• STATED EXERCISE:
Reproduce, word for word, every line from the first one down to the line containing "return made", and nothing else.

• DATA:

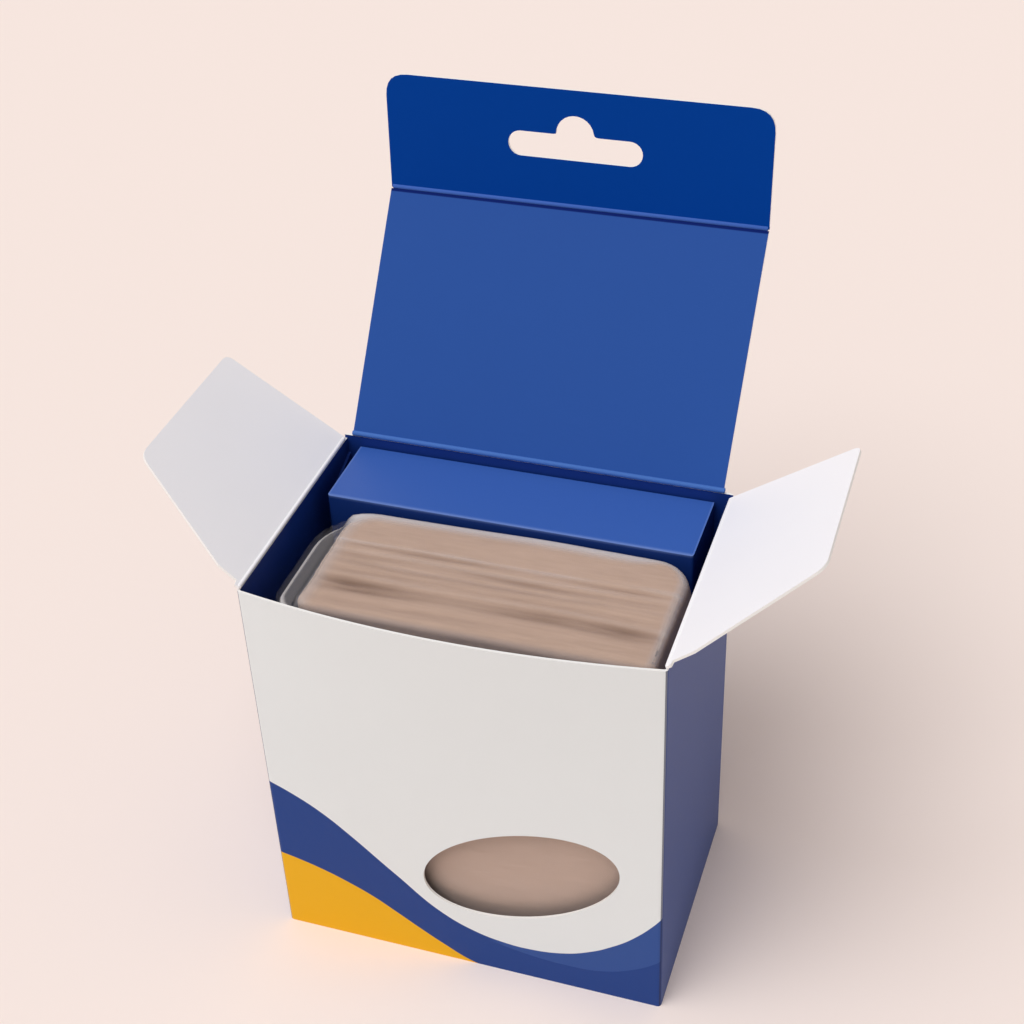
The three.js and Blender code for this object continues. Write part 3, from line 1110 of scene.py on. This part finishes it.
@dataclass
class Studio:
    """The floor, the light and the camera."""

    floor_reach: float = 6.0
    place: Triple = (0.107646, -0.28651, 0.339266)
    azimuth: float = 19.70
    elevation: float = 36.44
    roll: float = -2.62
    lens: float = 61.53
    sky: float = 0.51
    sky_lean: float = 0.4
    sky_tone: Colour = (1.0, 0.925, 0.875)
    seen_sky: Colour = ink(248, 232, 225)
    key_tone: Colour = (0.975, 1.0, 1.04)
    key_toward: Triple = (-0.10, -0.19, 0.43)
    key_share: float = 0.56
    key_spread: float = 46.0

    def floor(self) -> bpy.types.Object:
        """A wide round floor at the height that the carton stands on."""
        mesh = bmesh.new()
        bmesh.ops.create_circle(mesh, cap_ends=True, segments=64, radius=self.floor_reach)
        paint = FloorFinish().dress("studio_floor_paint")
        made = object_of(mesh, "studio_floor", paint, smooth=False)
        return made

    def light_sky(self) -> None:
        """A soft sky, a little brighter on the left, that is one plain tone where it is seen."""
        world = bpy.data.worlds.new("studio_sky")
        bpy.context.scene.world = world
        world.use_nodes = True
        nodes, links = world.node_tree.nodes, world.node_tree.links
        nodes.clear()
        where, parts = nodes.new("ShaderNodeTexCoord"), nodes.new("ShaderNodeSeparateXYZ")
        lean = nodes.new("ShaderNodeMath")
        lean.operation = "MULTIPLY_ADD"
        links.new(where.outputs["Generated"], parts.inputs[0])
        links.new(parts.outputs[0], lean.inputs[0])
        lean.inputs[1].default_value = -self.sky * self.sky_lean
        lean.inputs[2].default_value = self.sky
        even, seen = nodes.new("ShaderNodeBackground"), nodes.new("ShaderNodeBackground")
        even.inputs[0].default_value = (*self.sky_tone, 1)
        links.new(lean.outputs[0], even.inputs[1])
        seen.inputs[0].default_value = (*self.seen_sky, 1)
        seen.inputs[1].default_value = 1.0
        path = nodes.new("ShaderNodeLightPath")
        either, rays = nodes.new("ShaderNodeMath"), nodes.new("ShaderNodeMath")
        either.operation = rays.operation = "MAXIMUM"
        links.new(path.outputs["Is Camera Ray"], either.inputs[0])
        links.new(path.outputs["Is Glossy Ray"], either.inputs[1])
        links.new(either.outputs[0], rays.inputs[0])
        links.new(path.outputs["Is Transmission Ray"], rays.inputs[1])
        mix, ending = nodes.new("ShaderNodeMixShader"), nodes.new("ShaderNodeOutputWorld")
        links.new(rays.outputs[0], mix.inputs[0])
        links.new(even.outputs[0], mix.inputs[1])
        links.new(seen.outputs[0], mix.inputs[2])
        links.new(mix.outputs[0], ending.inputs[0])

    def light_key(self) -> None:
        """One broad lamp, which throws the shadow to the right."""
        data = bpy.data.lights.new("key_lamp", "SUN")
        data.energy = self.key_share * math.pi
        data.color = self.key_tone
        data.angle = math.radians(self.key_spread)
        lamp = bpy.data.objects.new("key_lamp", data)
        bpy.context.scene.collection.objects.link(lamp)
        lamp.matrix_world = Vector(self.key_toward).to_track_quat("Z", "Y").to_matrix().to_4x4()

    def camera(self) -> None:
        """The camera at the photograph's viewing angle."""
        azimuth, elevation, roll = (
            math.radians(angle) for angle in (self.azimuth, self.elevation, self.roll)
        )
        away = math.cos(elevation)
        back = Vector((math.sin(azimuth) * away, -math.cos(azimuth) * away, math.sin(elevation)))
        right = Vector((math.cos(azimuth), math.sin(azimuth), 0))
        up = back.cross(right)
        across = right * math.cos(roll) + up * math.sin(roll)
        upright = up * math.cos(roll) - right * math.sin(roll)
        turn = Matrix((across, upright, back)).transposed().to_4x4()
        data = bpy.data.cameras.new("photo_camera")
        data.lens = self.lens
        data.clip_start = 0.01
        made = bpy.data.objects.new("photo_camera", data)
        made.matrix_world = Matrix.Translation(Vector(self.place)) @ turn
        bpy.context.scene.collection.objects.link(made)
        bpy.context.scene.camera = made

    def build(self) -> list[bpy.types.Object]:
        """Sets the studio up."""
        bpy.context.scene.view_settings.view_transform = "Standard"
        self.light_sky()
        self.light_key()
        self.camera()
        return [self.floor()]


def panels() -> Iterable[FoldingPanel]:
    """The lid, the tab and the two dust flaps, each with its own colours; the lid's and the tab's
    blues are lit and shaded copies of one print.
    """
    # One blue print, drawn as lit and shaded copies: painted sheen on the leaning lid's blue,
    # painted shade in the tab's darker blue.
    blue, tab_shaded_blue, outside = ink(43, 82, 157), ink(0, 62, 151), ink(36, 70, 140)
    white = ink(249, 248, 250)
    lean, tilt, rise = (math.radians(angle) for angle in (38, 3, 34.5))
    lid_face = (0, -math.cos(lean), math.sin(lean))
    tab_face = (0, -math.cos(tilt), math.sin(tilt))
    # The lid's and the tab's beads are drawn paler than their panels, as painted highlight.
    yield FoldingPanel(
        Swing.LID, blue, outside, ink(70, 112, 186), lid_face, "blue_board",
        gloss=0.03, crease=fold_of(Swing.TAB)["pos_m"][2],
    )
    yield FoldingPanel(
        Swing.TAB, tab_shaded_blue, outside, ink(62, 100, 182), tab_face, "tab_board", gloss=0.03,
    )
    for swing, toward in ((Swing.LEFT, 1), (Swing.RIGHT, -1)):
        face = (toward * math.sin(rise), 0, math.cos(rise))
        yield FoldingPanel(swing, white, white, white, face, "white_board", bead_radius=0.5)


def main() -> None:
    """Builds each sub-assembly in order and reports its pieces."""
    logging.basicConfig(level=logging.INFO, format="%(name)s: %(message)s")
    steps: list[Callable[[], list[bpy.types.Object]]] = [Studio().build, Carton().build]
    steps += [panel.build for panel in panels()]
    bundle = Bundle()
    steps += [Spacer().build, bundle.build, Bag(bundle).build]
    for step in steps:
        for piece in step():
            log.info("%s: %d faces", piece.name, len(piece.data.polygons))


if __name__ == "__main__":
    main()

• OUTPUT BELOW:
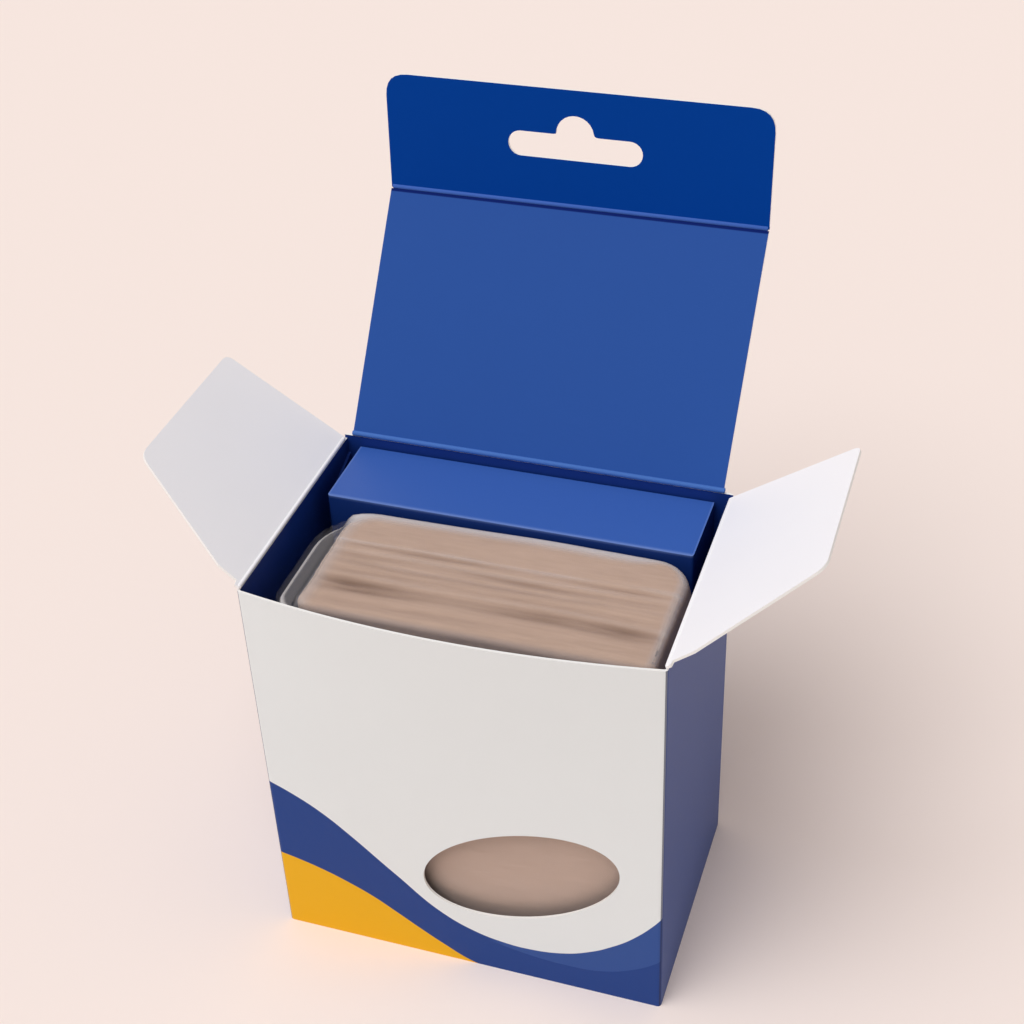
The three.js and Blender code for this object continues. Write part 3, from line 1110 of scene.py on. This part finishes it.
@dataclass
class Studio:
    """The floor, the light and the camera."""

    floor_reach: float = 6.0
    place: Triple = (0.107646, -0.28651, 0.339266)
    azimuth: float = 19.70
    elevation: float = 36.44
    roll: float = -2.62
    lens: float = 61.53
    sky: float = 0.51
    sky_lean: float = 0.4
    sky_tone: Colour = (1.0, 0.925, 0.875)
    seen_sky: Colour = ink(248, 232, 225)
    key_tone: Colour = (0.975, 1.0, 1.04)
    key_toward: Triple = (-0.10, -0.19, 0.43)
    key_share: float = 0.56
    key_spread: float = 46.0

    def floor(self) -> bpy.types.Object:
        """A wide round floor at the height that the carton stands on."""
        mesh = bmesh.new()
        bmesh.ops.create_circle(mesh, cap_ends=True, segments=64, radius=self.floor_reach)
        paint = FloorFinish().dress("studio_floor_paint")
        made = object_of(mesh, "studio_floor", paint, smooth=False)
        return made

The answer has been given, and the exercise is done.